# Stated goal
Without further comment, state how many lines in the listing below contain the word "from".

# Source excerpt
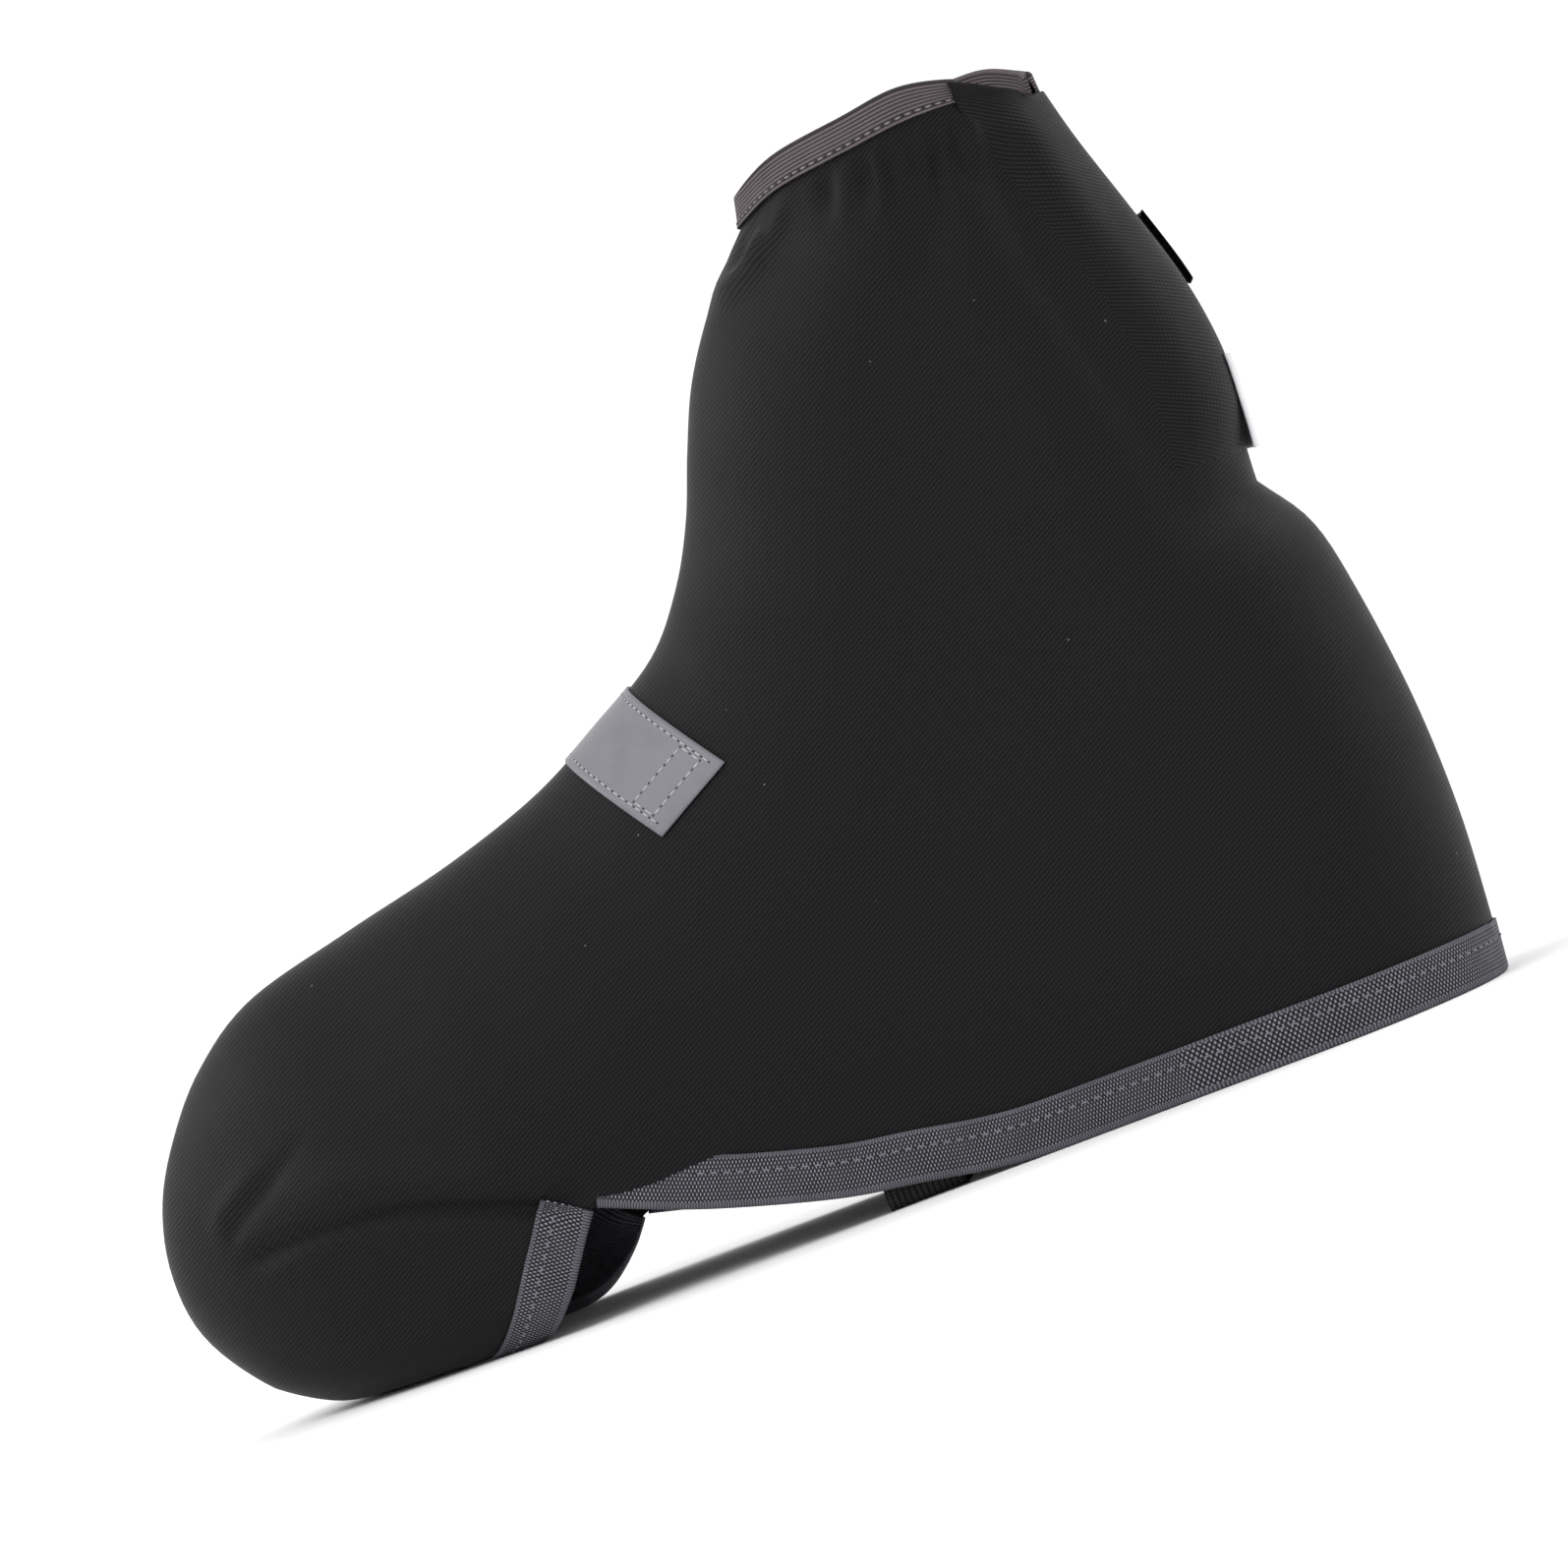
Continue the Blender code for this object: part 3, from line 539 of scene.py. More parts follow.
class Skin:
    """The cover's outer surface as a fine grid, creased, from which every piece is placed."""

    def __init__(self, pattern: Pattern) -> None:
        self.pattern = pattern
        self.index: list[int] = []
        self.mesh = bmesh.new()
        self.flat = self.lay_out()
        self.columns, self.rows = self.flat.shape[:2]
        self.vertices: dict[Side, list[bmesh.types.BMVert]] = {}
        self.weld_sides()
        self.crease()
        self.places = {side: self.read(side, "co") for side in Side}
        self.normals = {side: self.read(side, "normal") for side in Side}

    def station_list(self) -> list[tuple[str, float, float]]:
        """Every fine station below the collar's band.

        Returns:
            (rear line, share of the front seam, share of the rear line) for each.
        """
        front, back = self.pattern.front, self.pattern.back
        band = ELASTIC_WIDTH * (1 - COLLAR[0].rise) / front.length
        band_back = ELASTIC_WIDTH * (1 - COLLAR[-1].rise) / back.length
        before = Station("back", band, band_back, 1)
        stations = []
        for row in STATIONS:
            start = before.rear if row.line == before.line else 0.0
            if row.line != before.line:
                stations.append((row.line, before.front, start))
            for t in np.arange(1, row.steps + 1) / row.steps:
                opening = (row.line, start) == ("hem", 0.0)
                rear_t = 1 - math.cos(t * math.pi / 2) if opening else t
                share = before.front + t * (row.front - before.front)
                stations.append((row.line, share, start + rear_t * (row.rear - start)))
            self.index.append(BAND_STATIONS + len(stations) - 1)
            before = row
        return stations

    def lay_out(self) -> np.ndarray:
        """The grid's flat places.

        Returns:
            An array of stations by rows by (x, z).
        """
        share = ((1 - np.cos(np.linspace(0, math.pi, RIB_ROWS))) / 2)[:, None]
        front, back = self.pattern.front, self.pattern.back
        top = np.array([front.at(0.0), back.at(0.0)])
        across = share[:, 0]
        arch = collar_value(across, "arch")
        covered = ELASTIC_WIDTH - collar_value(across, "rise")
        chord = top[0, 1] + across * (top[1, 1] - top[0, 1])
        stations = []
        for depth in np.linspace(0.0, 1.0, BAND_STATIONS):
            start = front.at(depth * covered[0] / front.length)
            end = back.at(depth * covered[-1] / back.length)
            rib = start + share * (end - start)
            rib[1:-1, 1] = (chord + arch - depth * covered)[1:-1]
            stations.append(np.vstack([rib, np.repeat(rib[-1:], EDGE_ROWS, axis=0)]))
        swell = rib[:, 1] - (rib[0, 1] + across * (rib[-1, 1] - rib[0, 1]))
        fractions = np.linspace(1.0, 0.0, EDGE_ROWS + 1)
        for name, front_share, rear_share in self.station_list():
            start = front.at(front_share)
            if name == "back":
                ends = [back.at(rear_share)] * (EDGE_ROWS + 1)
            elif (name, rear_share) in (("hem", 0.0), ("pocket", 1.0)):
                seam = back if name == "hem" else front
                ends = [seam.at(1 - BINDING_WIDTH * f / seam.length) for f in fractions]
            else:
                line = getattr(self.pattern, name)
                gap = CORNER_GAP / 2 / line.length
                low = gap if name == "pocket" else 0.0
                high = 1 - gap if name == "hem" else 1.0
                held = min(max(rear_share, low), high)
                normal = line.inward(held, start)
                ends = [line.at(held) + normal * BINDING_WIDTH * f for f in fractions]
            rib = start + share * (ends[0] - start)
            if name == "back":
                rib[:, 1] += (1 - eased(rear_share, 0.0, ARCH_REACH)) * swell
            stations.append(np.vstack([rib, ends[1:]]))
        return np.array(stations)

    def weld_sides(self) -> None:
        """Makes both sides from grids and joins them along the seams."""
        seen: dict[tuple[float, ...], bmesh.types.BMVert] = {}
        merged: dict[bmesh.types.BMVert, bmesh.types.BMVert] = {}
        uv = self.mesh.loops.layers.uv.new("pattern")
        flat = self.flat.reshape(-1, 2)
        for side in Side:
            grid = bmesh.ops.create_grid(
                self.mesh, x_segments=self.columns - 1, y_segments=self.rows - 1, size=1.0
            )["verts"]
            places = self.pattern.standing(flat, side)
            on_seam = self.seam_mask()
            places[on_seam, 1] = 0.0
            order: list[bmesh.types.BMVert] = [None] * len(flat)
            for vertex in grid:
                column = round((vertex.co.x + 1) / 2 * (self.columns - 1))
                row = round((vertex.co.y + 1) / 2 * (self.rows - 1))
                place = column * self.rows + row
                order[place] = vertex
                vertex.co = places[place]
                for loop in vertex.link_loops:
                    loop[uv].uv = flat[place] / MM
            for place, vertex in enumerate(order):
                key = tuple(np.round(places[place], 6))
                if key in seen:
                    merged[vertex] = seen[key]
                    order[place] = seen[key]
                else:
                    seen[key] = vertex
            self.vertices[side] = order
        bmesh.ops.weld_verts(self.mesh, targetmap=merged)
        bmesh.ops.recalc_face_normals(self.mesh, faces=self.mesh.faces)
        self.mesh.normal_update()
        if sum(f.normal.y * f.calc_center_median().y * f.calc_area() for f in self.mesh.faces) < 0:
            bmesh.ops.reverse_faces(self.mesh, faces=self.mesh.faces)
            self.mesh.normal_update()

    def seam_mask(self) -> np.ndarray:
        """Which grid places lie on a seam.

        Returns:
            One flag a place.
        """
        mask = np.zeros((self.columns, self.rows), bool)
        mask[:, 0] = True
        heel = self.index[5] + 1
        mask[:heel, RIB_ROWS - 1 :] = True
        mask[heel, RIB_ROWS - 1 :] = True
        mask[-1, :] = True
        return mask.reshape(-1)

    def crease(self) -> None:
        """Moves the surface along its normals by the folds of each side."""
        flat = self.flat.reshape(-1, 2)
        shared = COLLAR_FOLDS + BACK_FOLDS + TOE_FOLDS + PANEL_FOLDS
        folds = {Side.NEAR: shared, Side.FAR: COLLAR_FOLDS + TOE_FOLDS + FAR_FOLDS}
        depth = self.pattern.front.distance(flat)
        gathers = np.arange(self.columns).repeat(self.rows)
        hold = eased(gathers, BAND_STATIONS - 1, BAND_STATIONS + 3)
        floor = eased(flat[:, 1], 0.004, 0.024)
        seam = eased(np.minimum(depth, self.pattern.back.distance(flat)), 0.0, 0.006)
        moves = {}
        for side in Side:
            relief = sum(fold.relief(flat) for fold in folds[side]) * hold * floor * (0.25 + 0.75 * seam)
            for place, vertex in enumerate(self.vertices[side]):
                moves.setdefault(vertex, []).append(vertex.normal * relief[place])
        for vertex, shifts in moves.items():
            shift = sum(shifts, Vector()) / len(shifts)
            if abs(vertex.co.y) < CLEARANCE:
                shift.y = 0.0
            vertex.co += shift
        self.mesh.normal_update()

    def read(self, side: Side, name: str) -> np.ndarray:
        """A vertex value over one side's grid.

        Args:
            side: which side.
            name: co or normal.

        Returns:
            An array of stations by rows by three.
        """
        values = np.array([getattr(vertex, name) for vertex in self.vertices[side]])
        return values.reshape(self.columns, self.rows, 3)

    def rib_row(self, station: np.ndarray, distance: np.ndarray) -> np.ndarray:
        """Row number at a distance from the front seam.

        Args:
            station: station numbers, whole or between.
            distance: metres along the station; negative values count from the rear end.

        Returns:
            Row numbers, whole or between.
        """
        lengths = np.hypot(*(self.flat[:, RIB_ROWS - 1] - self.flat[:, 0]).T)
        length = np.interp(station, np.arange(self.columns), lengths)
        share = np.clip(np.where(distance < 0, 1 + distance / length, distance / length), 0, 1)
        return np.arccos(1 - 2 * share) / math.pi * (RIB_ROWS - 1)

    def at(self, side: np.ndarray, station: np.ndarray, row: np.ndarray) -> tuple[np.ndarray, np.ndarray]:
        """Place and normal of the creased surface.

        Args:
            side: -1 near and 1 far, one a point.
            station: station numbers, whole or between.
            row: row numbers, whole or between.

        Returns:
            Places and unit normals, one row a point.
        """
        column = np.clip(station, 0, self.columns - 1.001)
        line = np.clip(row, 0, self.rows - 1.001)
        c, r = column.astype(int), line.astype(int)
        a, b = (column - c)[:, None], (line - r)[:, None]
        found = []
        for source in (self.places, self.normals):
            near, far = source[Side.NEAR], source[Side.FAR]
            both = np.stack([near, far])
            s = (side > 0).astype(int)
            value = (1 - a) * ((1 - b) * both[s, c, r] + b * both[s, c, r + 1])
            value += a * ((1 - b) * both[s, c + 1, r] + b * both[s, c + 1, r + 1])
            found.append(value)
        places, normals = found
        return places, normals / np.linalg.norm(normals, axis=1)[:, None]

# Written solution
5